Exercise instructions:
Write out the complete material exactly as it stands.

-- START --

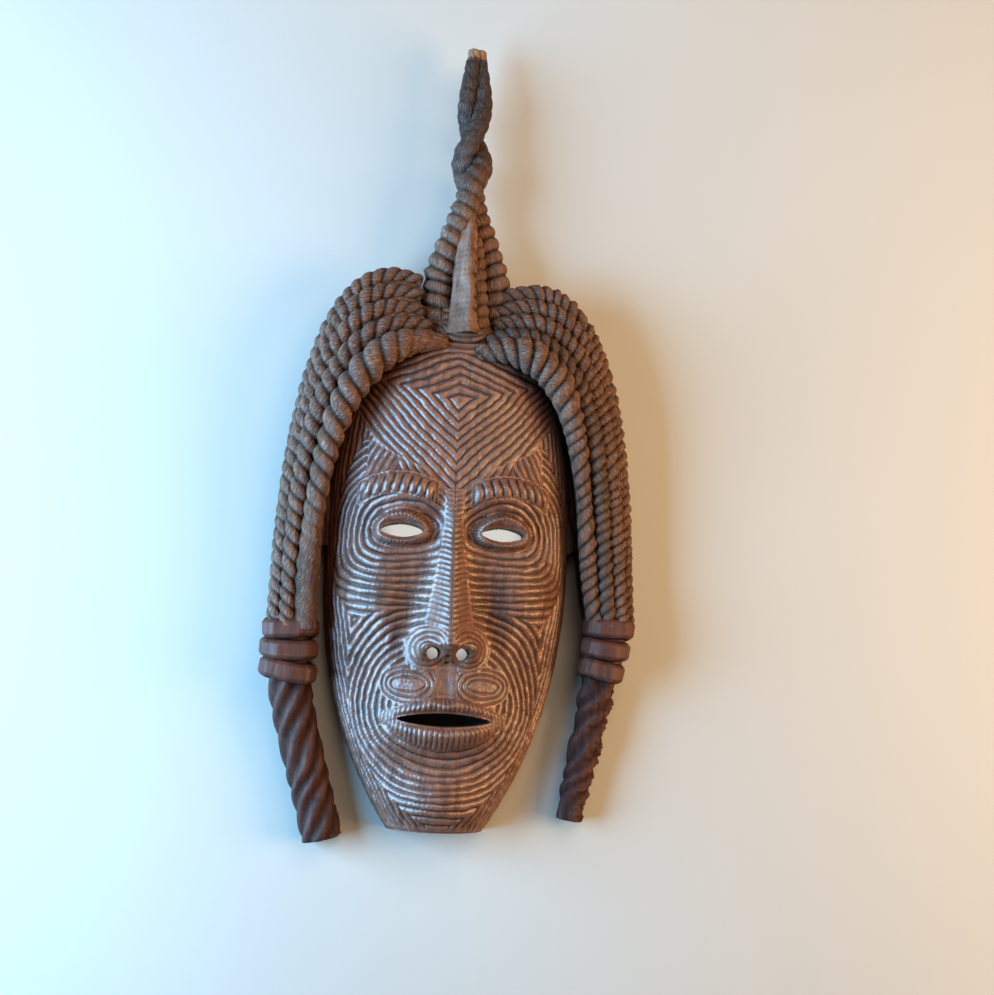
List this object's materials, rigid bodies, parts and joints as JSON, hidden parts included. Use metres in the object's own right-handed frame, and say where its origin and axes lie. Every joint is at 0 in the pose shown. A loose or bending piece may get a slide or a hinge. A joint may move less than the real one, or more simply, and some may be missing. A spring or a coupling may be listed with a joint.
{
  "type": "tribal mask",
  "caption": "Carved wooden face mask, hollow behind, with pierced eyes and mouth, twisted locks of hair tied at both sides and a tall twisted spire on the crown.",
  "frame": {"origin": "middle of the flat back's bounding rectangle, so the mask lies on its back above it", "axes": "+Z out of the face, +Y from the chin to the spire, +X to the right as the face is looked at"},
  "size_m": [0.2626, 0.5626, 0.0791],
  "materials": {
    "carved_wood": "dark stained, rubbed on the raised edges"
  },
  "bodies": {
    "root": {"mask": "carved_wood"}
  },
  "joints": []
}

-- END --

Result of the exercise:
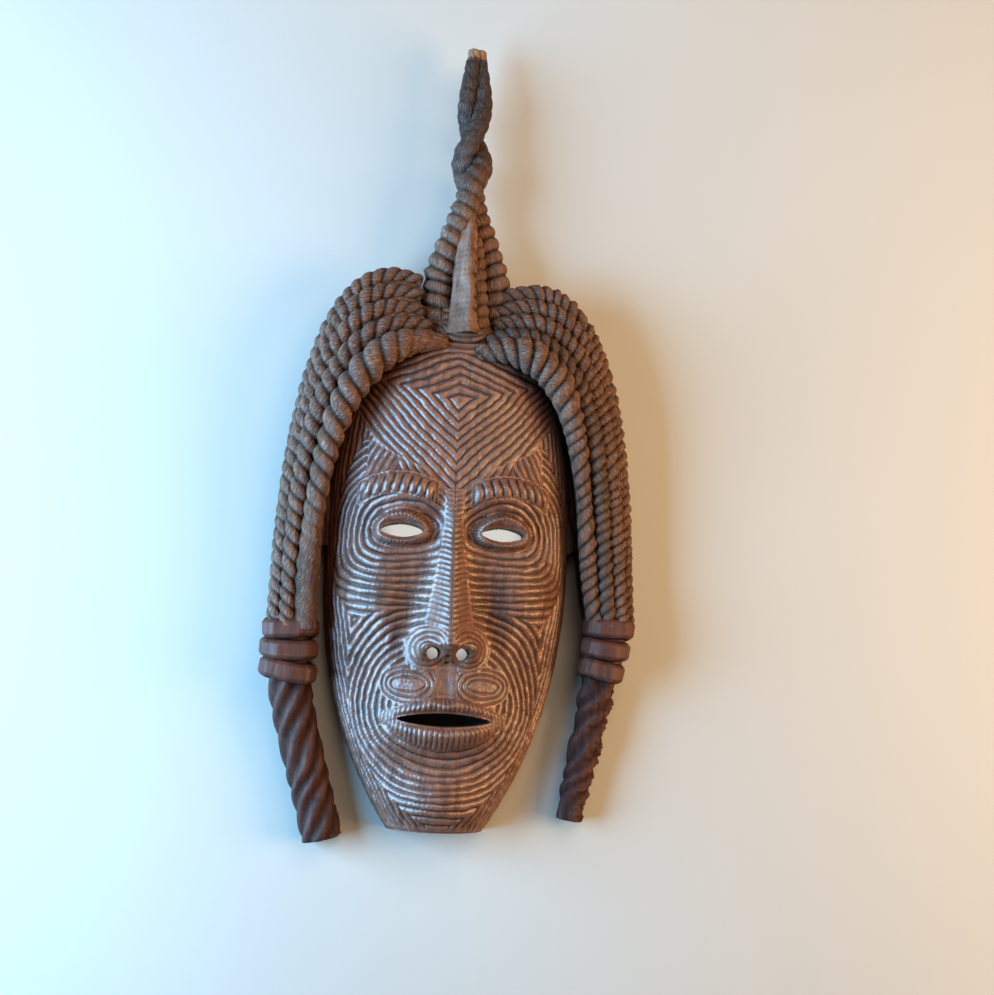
List this object's materials, rigid bodies, parts and joints as JSON, hidden parts included. Use metres in the object's own right-handed frame, and say where its origin and axes lie. Every joint is at 0 in the pose shown. A loose or bending piece may get a slide or a hinge. A joint may move less than the real one, or more simply, and some may be missing. A spring or a coupling may be listed with a joint.
{
  "type": "tribal mask",
  "caption": "Carved wooden face mask, hollow behind, with pierced eyes and mouth, twisted locks of hair tied at both sides and a tall twisted spire on the crown.",
  "frame": {"origin": "middle of the flat back's bounding rectangle, so the mask lies on its back above it", "axes": "+Z out of the face, +Y from the chin to the spire, +X to the right as the face is looked at"},
  "size_m": [0.2626, 0.5626, 0.0791],
  "materials": {
    "carved_wood": "dark stained, rubbed on the raised edges"
  },
  "bodies": {
    "root": {"mask": "carved_wood"}
  },
  "joints": []
}